Julia Child’s Mastering the Art of French Cooking describes the method for making a traditional yeast dough that’s used for french bread- there’s really no fat or sugar, but there is definitely a bit of yeast and quite a bit of salt.  I made that recipe a couple of times maybe 20 years ago, and it calls for very long periods of rising.  Like 5 hours at a time if I recall correctly.  It makes an authentic and very good bread- and the sourdough method I’m describing to you is distantly related to Julia’s process.  For a few years it was fashionable to say that the French bakeries never used Sourdough- they simply used ‘mother from the brewers (the guys who made the beer) and sort of domesticated the yeast from that point.  Now food historians are more likely to say with one voice that French bakers throughout history actually did use sourdough for their raised bread.        cf: the whole discussion of Searing Meat.  That’s another debate that caused a big Fracas for years.  Now most people admit that searing doesn’t seal in meat juices, but does caramelize natural sugars and raises the flavor profile of meat in a dish.  If cooks didn’t have controversies about sourdough vs not-sourdough, or The Virtues and Outcomes of Searing, what would we all do.  It’s more exciting than soap operas.

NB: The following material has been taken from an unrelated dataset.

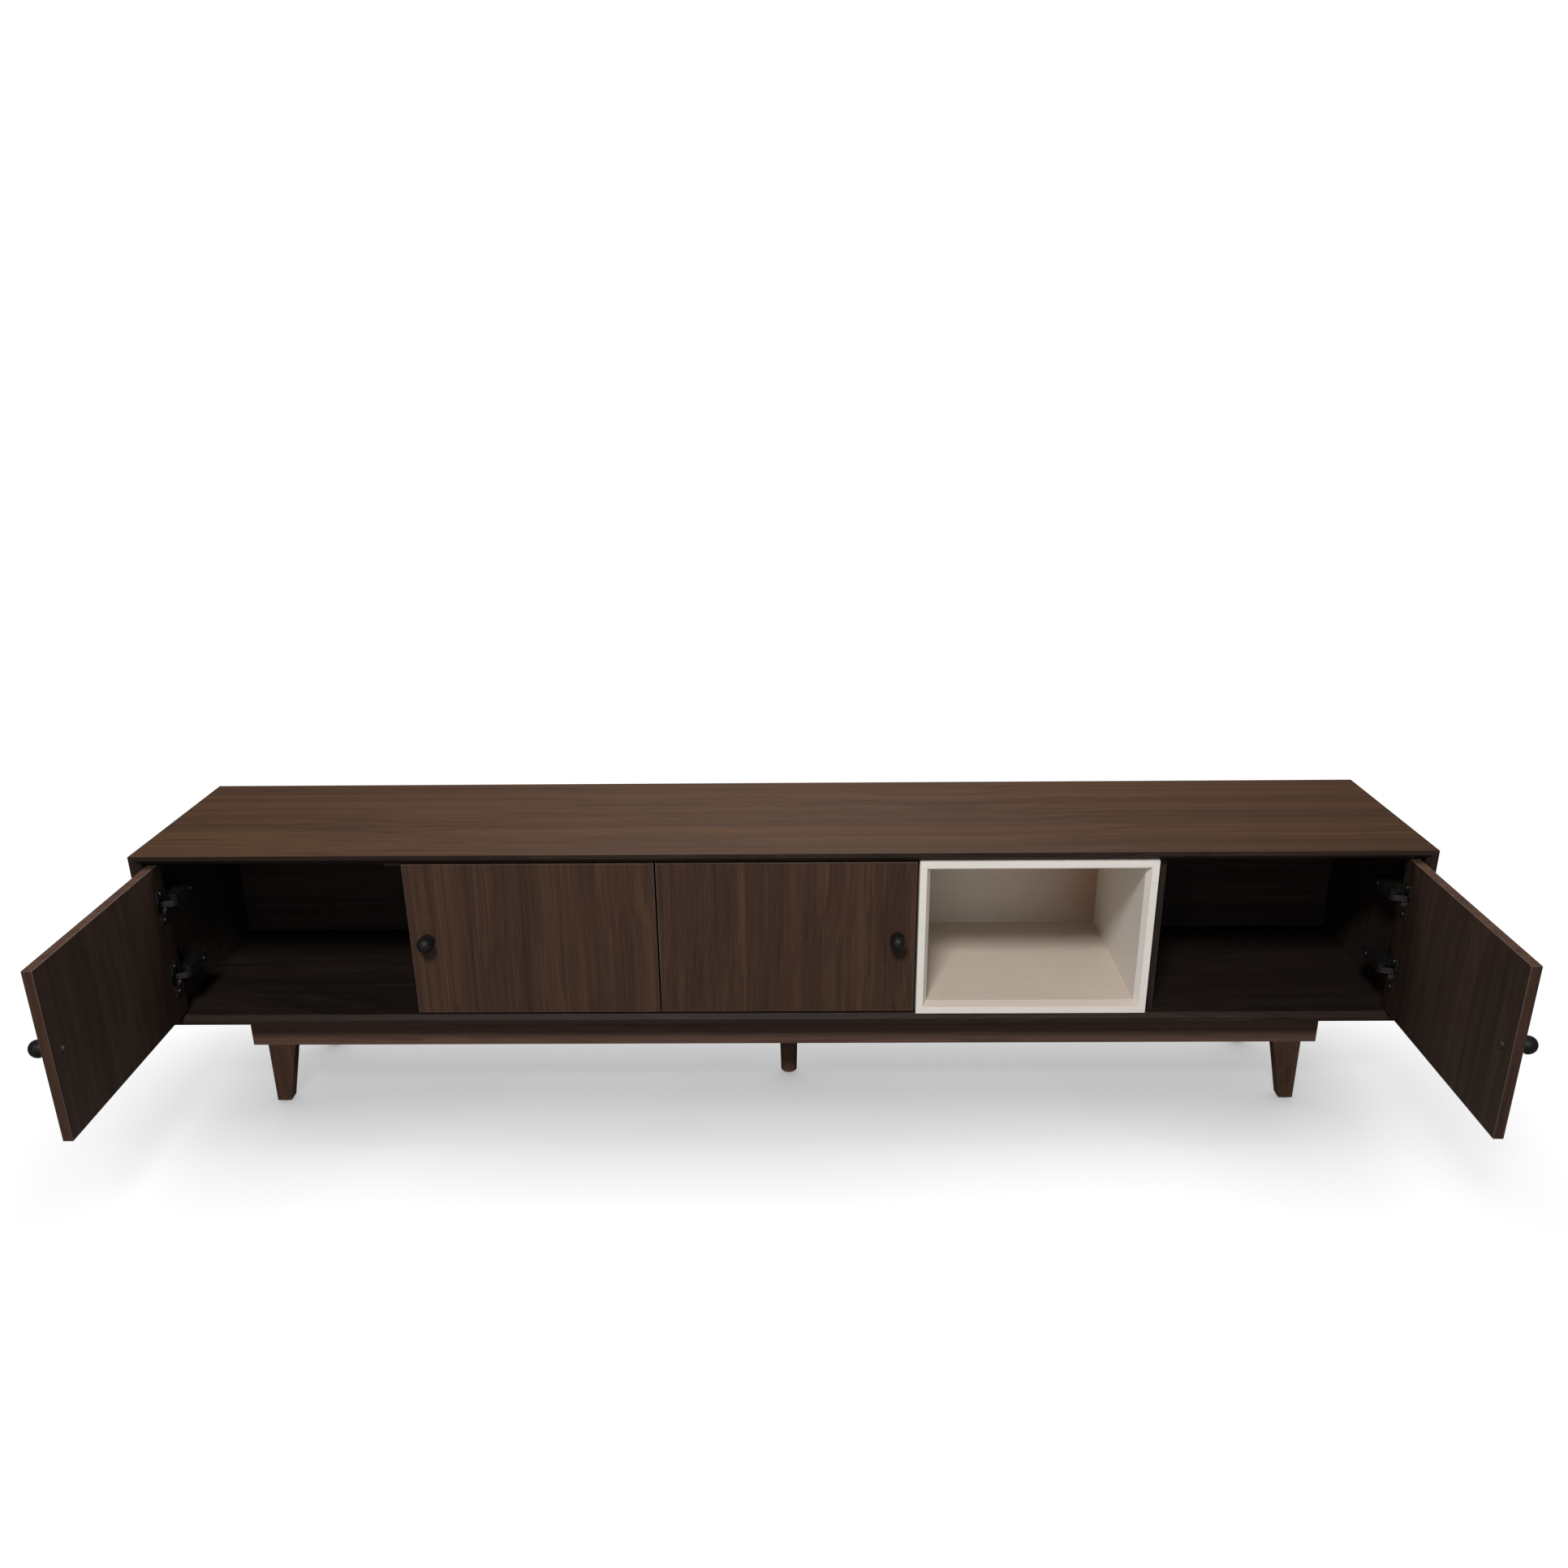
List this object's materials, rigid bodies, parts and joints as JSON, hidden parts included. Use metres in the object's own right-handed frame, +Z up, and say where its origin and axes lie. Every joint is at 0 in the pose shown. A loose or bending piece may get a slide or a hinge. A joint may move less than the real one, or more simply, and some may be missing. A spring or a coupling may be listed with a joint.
{
  "type": "television console cabinet",
  "caption": "Long low console cabinet for a television, with hinged doors, an open white niche, a recessed plinth and tapered legs.",
  "frame": {"origin": "on the floor, at the middle of the box around the case and its open outer doors; this is on the centre line of the case, 7.75 mm in front of the case", "axes": "+X to the right along the case as seen from the front, +Y from the doors towards the back, +Z up"},
  "size_m": [2.2062, 0.8156, 0.5],
  "materials": {
    "walnut_case": "satin walnut veneer with horizontal grain",
    "walnut_door": "satin walnut veneer with upright grain",
    "walnut_inside": "dark walnut foil inside the case",
    "walnut_rail": "satin walnut-stained rail",
    "walnut_leg": "satin walnut-stained solid leg",
    "white_lacquer": "warm white satin lacquer on board",
    "knob_black": "black satin lacquer",
    "hinge_steel": "dark nickel-plated steel",
    "screw_steel": "zinc-plated steel",
    "plate_steel": "black powder coat",
    "glide_plastic": "black nylon",
    "beech_dowel": "raw beech"
  },
  "bodies": {
    "case": {"top_panel": "walnut_case", "bottom_panel": "walnut_case", "left_side": "walnut_case", "right_side": "walnut_case", "divider_1": "walnut_inside", "divider_2": "walnut_inside", "divider_3": "walnut_inside", "divider_4": "walnut_inside", "back_panel_left": "walnut_inside", "back_panel_middle": "walnut_inside", "back_panel_right": "walnut_inside", "niche_top": "white_lacquer", "niche_bottom": "white_lacquer", "niche_left": "white_lacquer", "niche_right": "white_lacquer", "niche_back": "white_lacquer", "stop_block": "walnut_case", "front_rail": "walnut_rail", "rear_rail": "walnut_rail", "end_rail_left": "walnut_rail", "end_rail_right": "walnut_rail", "cross_rail_left": "walnut_rail", "cross_rail_right": "walnut_rail", "front_leg_left": "walnut_leg", "front_leg_right": "walnut_leg", "rear_leg_left": "walnut_leg", "rear_leg_right": "walnut_leg", "centre_leg": "walnut_leg", "leg_plates": "plate_steel", "foot_glides": "glide_plastic", "divider_dowels": "beech_dowel", "leg_dowels": "beech_dowel", "back_screws": "screw_steel", "base_screws": "screw_steel", "hinge_plates": "hinge_steel", "hinge_arms": "hinge_steel", "hinge_pins": "hinge_steel", "hinge_plate_screws": "screw_steel", "leg_plate_screws": "screw_steel"},
    "door_1": {"door_1": "walnut_door", "knob_1": "knob_black", "hinge_cups_1": "hinge_steel", "door_screws_1": "screw_steel"},
    "links_1": {"hinge_links_1": "hinge_steel"},
    "door_2": {"door_2": "walnut_door", "knob_2": "knob_black", "hinge_cups_2": "hinge_steel", "door_screws_2": "screw_steel"},
    "links_2": {"hinge_links_2": "hinge_steel"},
    "door_3": {"door_3": "walnut_door", "knob_3": "knob_black", "hinge_cups_3": "hinge_steel", "door_screws_3": "screw_steel"},
    "links_3": {"hinge_links_3": "hinge_steel"},
    "door_4": {"door_4": "walnut_door", "knob_4": "knob_black", "hinge_cups_4": "hinge_steel", "door_screws_4": "screw_steel"},
    "links_4": {"hinge_links_4": "hinge_steel"}
  },
  "joints": [
    {"name": "door_1_swing", "type": "hinge", "parent": "case", "child": "door_1", "pos_m": [-1.07, 0.02075, 0.341], "axis": [0, 0, -1], "range_deg": [-89, 11]},
    {"name": "links_1_swing", "type": "hinge", "parent": "case", "child": "links_1", "pos_m": [-1.051, 0.04025, 0.341], "axis": [0, 0, -1], "range_deg": [-3, 21]},
    {"name": "door_2_swing", "type": "hinge", "parent": "case", "child": "door_2", "pos_m": [-0.2245, 0.02075, 0.341], "axis": [0, 0, 1], "range_deg": [0, 85]},
    {"name": "links_2_swing", "type": "hinge", "parent": "case", "child": "links_2", "pos_m": [-0.2435, 0.04025, 0.341], "axis": [0, 0, 1], "range_deg": [-20.5, 1]},
    {"name": "door_3_swing", "type": "hinge", "parent": "case", "child": "door_3", "pos_m": [-0.1995, 0.02075, 0.341], "axis": [0, 0, -1], "range_deg": [0, 85]},
    {"name": "links_3_swing", "type": "hinge", "parent": "case", "child": "links_3", "pos_m": [-0.1805, 0.04025, 0.341], "axis": [0, 0, -1], "range_deg": [-20.5, 1]},
    {"name": "door_4_swing", "type": "hinge", "parent": "case", "child": "door_4", "pos_m": [1.07, 0.02075, 0.341], "axis": [0, 0, 1], "range_deg": [-89, 11]},
    {"name": "links_4_swing", "type": "hinge", "parent": "case", "child": "links_4", "pos_m": [1.051, 0.04025, 0.341], "axis": [0, 0, 1], "range_deg": [-3, 21]}
  ],
  "couplings": [
    {"joint": "links_1_swing", "follows": "door_1_swing", "ratio": -0.229},
    {"joint": "links_2_swing", "follows": "door_2_swing", "ratio": -0.229},
    {"joint": "links_3_swing", "follows": "door_3_swing", "ratio": -0.229},
    {"joint": "links_4_swing", "follows": "door_4_swing", "ratio": -0.229}
  ]
}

So your dough is now recognizably like a real bread dough.  Add more flour, knead it with your hands or a mixer with a dough hook for a minimum of 10 minutes to develop the gluten, which is what hold the dough together and captures the expanding carbon dioxide in big or little bubbles released by the yeast during baking.  We were amazed every time my mom said that Great-Grandma Dickey routinely kneaded her yeast dough by hand for an hour, or even an hour and a half.  I’ve done that, and it makes a yeast bread with a velvety crumb.  With any luck, your dough will rise, but I will tell you that many times, I have let that sour bread-dough rise for hours and hours, and it does not help at all to watch it.  I usually give it one rising, which means when you finish mixing and kneading, the next stop is the oven- just keep that in mind, whether you do a free-form loaf, or use a loaf pan.

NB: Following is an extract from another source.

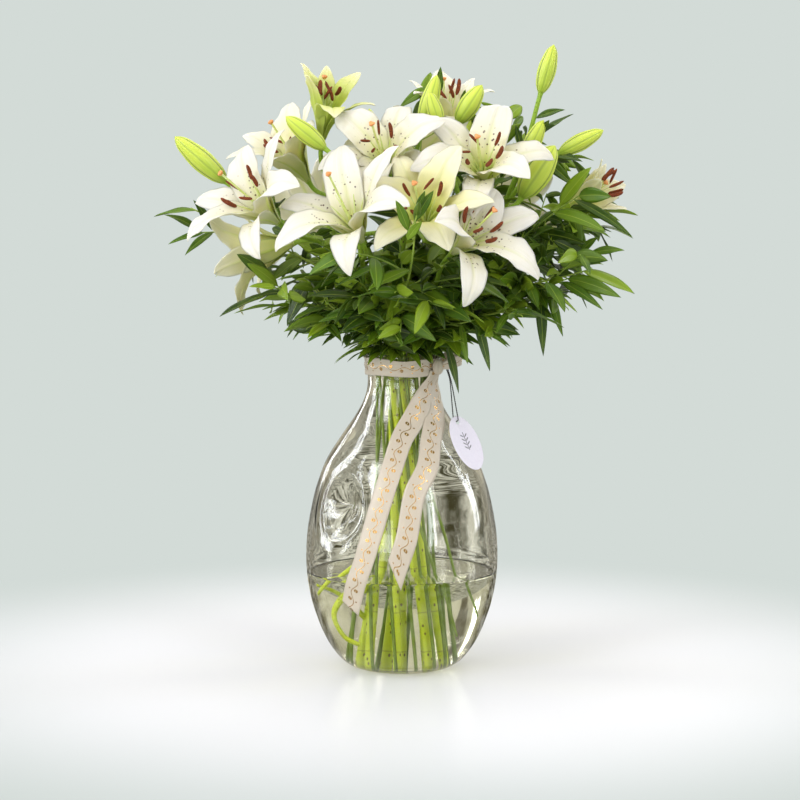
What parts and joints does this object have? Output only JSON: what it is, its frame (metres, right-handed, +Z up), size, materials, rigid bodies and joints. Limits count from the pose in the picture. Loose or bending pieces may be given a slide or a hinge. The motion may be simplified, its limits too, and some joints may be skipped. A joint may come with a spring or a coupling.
{
  "type": "lilies in a glass vase",
  "caption": "Bouquet of white lilies, green buds and glossy foliage standing in water in a dented pear-shaped glass vase, with a ribbon round the neck and an oval card tag on a string.",
  "frame": {"origin": "middle of the vase's flat foot, on the surface it stands on", "axes": "+Z up along the vase's axis, -Y the front of the bouquet, +X to its right"},
  "size_m": [0.515, 0.428, 0.656],
  "materials": {
    "glass": "clear, faintly smoky glass, polished",
    "water": "still clear water",
    "petal": "waxy ivory white petals, greener and speckled at the throat",
    "stamen": "powdery rust-brown anthers on pale green filaments, orange stigma",
    "stem": "smooth yellow-green stems and buds",
    "foliage": "glossy dark green leaves with a paler rib",
    "ribbon": "ivory satin, slightly sheer, with gold foil ornament",
    "card": "matt pale lilac card with a small dark sprig",
    "string": "thin dark cord"
  },
  "bodies": {
    "root": {"bloom_back_left": "petal", "bloom_back_middle": "petal", "bloom_back_right": "petal", "bloom_far_left": "petal", "bloom_far_right": "petal", "bloom_front_left": "petal", "bloom_front_right": "petal", "bloom_left": "petal", "bloom_low_left": "petal", "bloom_middle": "petal", "bloom_top_left": "petal", "bloom_top_middle": "petal", "bloom_upper_middle": "petal", "bloom_upper_right": "petal", "lily_stem_back": "stem", "lily_stem_back_left": "stem", "lily_stem_front_left": "stem", "lily_stem_front_right": "stem", "lily_stem_left": "stem", "lily_stem_middle": "stem", "lily_stem_right": "stem", "lily_stem_upper_right": "stem", "ribbon": "ribbon", "spray_back": "foliage", "spray_back_left": "foliage", "spray_back_right": "foliage", "spray_front": "foliage", "spray_front_high": "foliage", "spray_front_left": "foliage", "spray_front_right": "foliage", "spray_left": "foliage", "spray_low_left": "foliage", "spray_low_right": "foliage", "spray_lower_right": "foliage", "spray_right": "foliage", "spray_top_middle": "foliage", "spray_top_right": "foliage", "stamens_back_left": "stamen", "stamens_back_middle": "stamen", "stamens_back_right": "stamen", "stamens_far_left": "stamen", "stamens_far_right": "stamen", "stamens_front_left": "stamen", "stamens_front_right": "stamen", "stamens_left": "stamen", "stamens_low_left": "stamen", "stamens_middle": "stamen", "stamens_top_left": "stamen", "stamens_top_middle": "stamen", "stamens_upper_middle": "stamen", "stamens_upper_right": "stamen", "tag": "card", "tag_string": "string", "vase": "glass", "water": "water"}
  },
  "joints": []
}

I almost always do a free form round loaf for sour dough.  I like baking it in an oven hot as a blast furnace (like 425-450F) on a baking stone (sometimes called ‘pizza stones’- you can find them for $9-12 bucks in a lot of places now, not just kitchen speciality stores).  Just heat the stone for about 20 minutes in the oven.  If you’ve never used one before, this is what I do for all bread baked on stone:

Take the hot stone out of the oven, sprinkle very generously with cornmeal (it will smoke on the stone and smell good, like hot corn-perfume) and slide your bread dough onto the stone.  Sometimes I put it on the back of a cookie sheet also covered with cornmeal, so it has a better chance of actually sliding.

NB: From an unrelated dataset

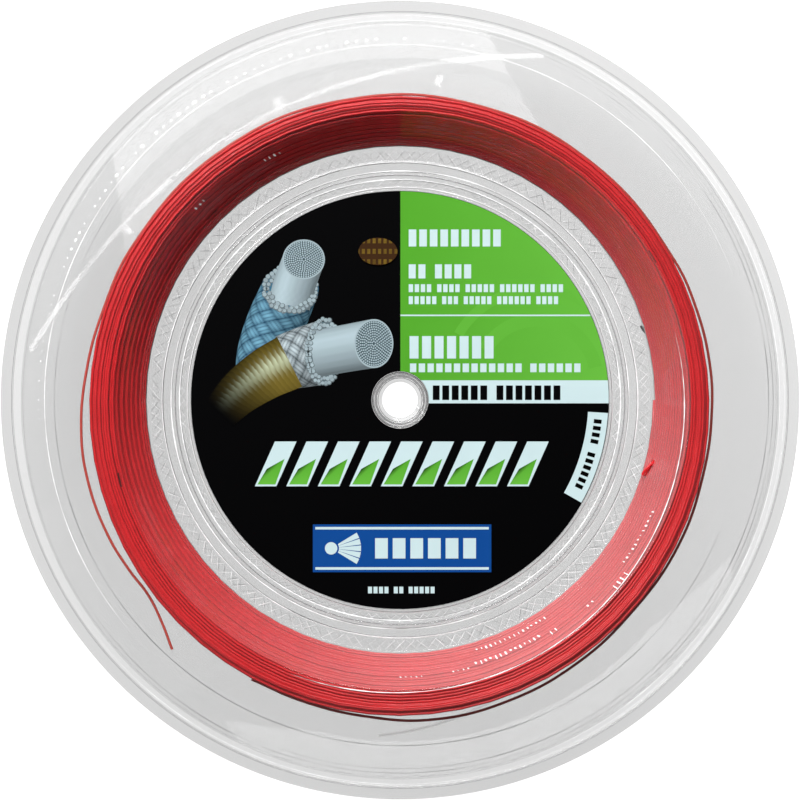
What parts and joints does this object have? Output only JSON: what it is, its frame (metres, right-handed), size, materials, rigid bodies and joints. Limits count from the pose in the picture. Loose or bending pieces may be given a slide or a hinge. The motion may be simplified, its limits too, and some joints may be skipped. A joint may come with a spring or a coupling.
{
  "type": "string reel",
  "caption": "Double reel of clear formed sheet with a divider, wound with red main string in front and white cross string behind.",
  "frame": {"origin": "on the reel's axis, in the plane of the rear lip that it rests on", "axes": "+Z along the reel's axis from the rear flange to the front one; +Y towards the top of the front label's print"},
  "size_m": [0.19, 0.19, 0.029],
  "materials": {
    "clear_sheet": "clear thermoformed plastic sheet, glossy, faintly grey",
    "main_string_red": "coated red string, satin gloss",
    "cross_string_white": "coated white string, satin gloss",
    "label_print": "printed label, black with a green quarter, semi-matt",
    "tab_print": "pale printed tab, semi-matt",
    "seal_foil": "patterned gold foil"
  },
  "bodies": {
    "root": {"front_shell": "clear_sheet", "rear_shell": "clear_sheet", "divider_disc": "clear_sheet", "main_string_winding": "main_string_red", "main_string_loose_turn": "main_string_red", "main_string_start": "main_string_red", "cross_string_winding": "cross_string_white", "cross_string_free_end": "cross_string_white", "cross_string_start": "cross_string_white", "front_label": "label_print", "rear_label": "label_print", "main_string_tab": "tab_print", "cross_string_tab": "tab_print", "oval_seal": "seal_foil"}
  },
  "joints": []
}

Next take a very sharp blade and very quickly make a bunch of slashes, criss-crosses, or V’s, or something artistic looking.  These slashes are very important because the allow the bread to expand properly as it bakes.  Also, as soon as the dough has been slashed, spray the whole loaf around with water, into the slashes and sides.  Buy a plant-spray bottle (the kind you use to spray mist on your ferns) and only use it for the kitchen.  The steam also helps give the dough lift and a superior crust.  Place the baking stone in the oven, and 3 more times, every 3 minutes, spray that loaf again all over.  You won’t believe the results if you’ve never done this before.  It’s like a professional baker sneaked into your kitchen and made your bread- but you did it!  Let the bread continue baking for another 30 minutes or so- when it gets dark golden brown take it out with hot pads or an oven mitt and thump it on the bottom of the load with the flat of your palm.  If it sounds sort of muffled and hollow, it’s done.  Put it on a cooling rack and let it come to room temperature.  You have bread.